The Best Paint to Use for Trim

trim

Have you ever seen how kids use to draw houses? Not only kids, but also the majority of people. If you were asked to draw a house in under 10 seconds, you probably would draw a house with doors and windows. That shows how essential windows and doors are to a house. You may not realize it, but every door and window have trim. The trim around doors and windows might not take as much space as ceiling trim. However, door trim and window trim still play important roles in a house.

Some of you may notice that trim paint is labeled specifically for trim. The reason behind it is no other than to make the paint easier to find. Although there are many kinds of paints for trim, you can always choose which one suits you best. What I mean is that which paint meets your budget, preference, and needs. Check out these suggestions below that you surely don’t want to miss!

What Makes A Good Trim Paint?

Before we dive any deeper into the kinds of trim paint, it would be better for us to know what defines good trim paint. So, what kind of trim paint should we choose? Well, there are several things that can be your guidelines when choosing trim paint.

You should make sure that the paint you are choosing is sag-resistant. Who is not annoyed by sagging paint? I am sure everyone is. Here is a pro tip: choose a paint that has a thick consistency. Other than that, the method you use when brushing also has a huge impact so be careful with that too. The next characteristic is gloss. Why is this important? It is because the molecular structure is tighter. It means that there is less room for dust, dirt, or other debris to get into. Another trim paint characteristic that you can rely on is a non-yellowing effect, especially if you opt for white. Some paints have non-yellowing properties that can prevent the paint to turn yellow if overexposed to sunlight.

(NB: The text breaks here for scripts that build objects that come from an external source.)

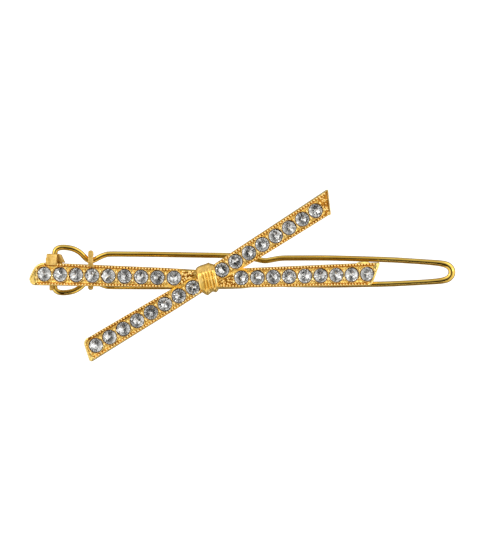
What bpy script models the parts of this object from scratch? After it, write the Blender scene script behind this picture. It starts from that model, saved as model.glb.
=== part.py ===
"""Bow-shaped rhinestone hair clip: an arched ornament with a sprung wire pin hinged under it.

Metres, +Z up out of the ornament's front, +X along the pin from its hinge to its tip.
The origin is the centre of the flat back of the knot wrap.
"""
import math

import bmesh
import bpy
from mathutils import Matrix, Vector

MM = 0.001

# Rhinestones
STONE_RADIUS = 1.24 * MM
STONE_TABLE_RADIUS = 0.74 * MM
STONE_CROWN = 0.42 * MM
STONE_GIRDLE = 0.12 * MM
STONE_PAVILION = 0.72 * MM
STONE_SIDES = 12
SEAT_RADIUS = 1.27 * MM
SEAT_DEPTH = 0.95 * MM
SEAT_SIDES = 16
GIRDLE_BELOW_TOP = 0.10 * MM

# Ribbon bars, all bent over one cylinder that runs along Y, whose radius is taken at the stones
ARCH_RADIUS = 100.0 * MM
RIBBON_UNDERSIDE = 0.50 * MM
RIBBON_THICKNESS = 1.50 * MM
KNOT_WAIST_WIDTH = 1.55 * MM
SHOULDER_WIDTH = 1.78 * MM
END_WIDTH = 2.08 * MM
SHOULDER_ALONG = 7.4 * MM
END_ALONG = 31.0 * MM
NECK_STEPS = 3
SOLDER_GAP = 0.03 * MM
UNDERSIDE_RADIUS = ARCH_RADIUS - RIBBON_THICKNESS + GIRDLE_BELOW_TOP

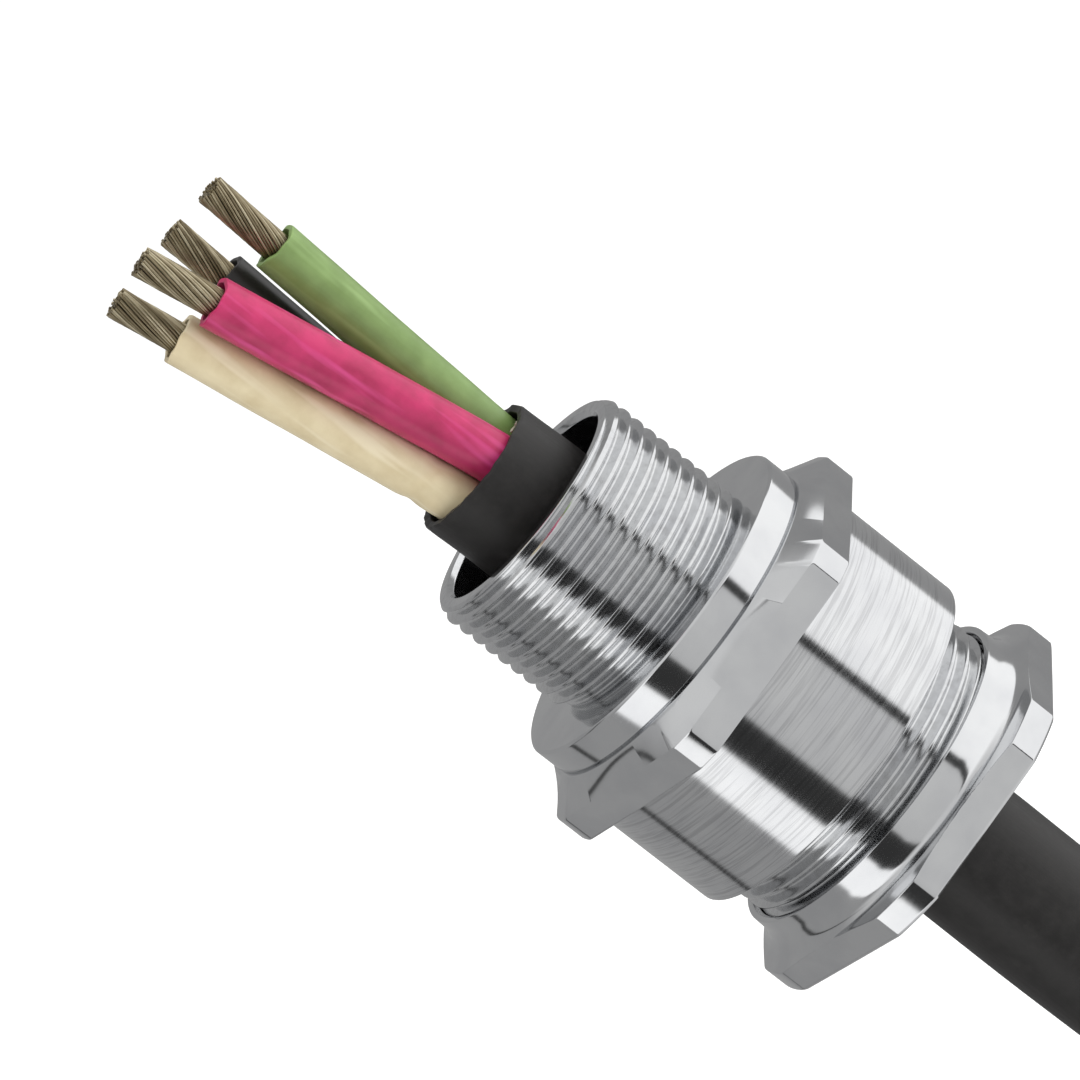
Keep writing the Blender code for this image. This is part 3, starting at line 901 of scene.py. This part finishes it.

Now that you know the top features of a good trim paint, it is time for you to get to know each paint better!

Oil-based Trim Paint

dulux.com

Although the drying time of this paint takes longer time compared to the other paints, oil-based paint is still superior. Because of its thick consistency, oil-based paint is really good at covering tiny holes. Also, it has a luminous finish that will make your window look timeless. Another thing that makes this paint worth the buy is the minimal brush marks. This will prevent the obnoxious look on your window or door trim. Other than that, this paint has a formula that makes it resistant to moisture. This means that oil-based paint is safe to use in areas that are prone to water and high traffic. However, you have to make sure that you use a brush with natural bristles when painting. This is because the formula in the paint can affect artificial bristles.

Water-based Trim Paint

dulux.com

This one might not be the ideal one on the list, but many people still use it to paint trims or baseboards. Water-based paint is less durable if compared to oil-based paint or acrylic latex paint. It is because of the thin consistency of the paint that does not fill up tiny gaps in the trim. This, later, will lead the trim to get dirty more easily rather than when you use thicker paint. Other than that, if you use a water-based paint for your baseboards, there would be a high chance for it to get some scratches. There is no restriction or such things when it comes to choosing trim paint. You can still opt for water-based paint if you are confident enough in using a good brushing technique.

Acrylic Latex Trim Paint

sherwin-williams.com

Made with an acrylic resin binder and water, acrylic later paint provides an adequate quality of trim paint. This paint uses resin as the binder and water as the vehicle. The binder has a huge role in holding together the color pigments of the paint and also the water. This will later cover the trim or baseboards to create the film. Furthermore, this paint is easier to apply compared to oil-based paint. If your option fell on this paint, you would not need specific equipment as if you chose an oil-based paint. You can easily clean the brushes with water or a detergent. This will cut off the budget so you can save up more money. However, this paint also has some flaws. This includes a lack of glossy effect and the ability to cause the grain on woods.

More Tips on Painting Trim

  1. Go for a paint that is based on location.
    Pay attention to where the trim is located. If you want to paint your baseboards or door trims, I suggest you choose a paint that is labeled ‘interior’. However, you can also choose a paint that has ‘interior/exterior’ label on it. An oil-based interior/exterior paint is more durable and prepared for extreme weather change (including rain, snow, and high heat).
  2. Choose a paint that has a semi-gloss finish
    This is for no other reason than to accentuate the trim. Since the trim is the frame of doors and windows, it would be better to make it look more popped out. Matte finish paints do not give the same amount of highlight to the trim compared to semi-gloss paints. Also, luminous trim helps your windows and doors to have an accent. This will make the trim have decorative purposes.
  3. Still not sure about the color you pick? Choose white
    There is a lot of reason why most people go for white when it comes to trim. One of the major reasons is because white is neutral. It can go with any type of house design. Minimalistic? Rustic? Modern? White trim can fit all three. However, you should take a note that there is a vast spectrum of white. Also, some white oil-based paints can make your trim turn to yellow if overexposed to sunlight. Therefore, you can choose a paint that has no yellowing effect so that it will remain the same color.

It’s Your Time to Shine!

Now that you know the essential things about trim paints, you can start exploring and choose your favorite paint. Be sure that it meets your budget and preferences. Happy working!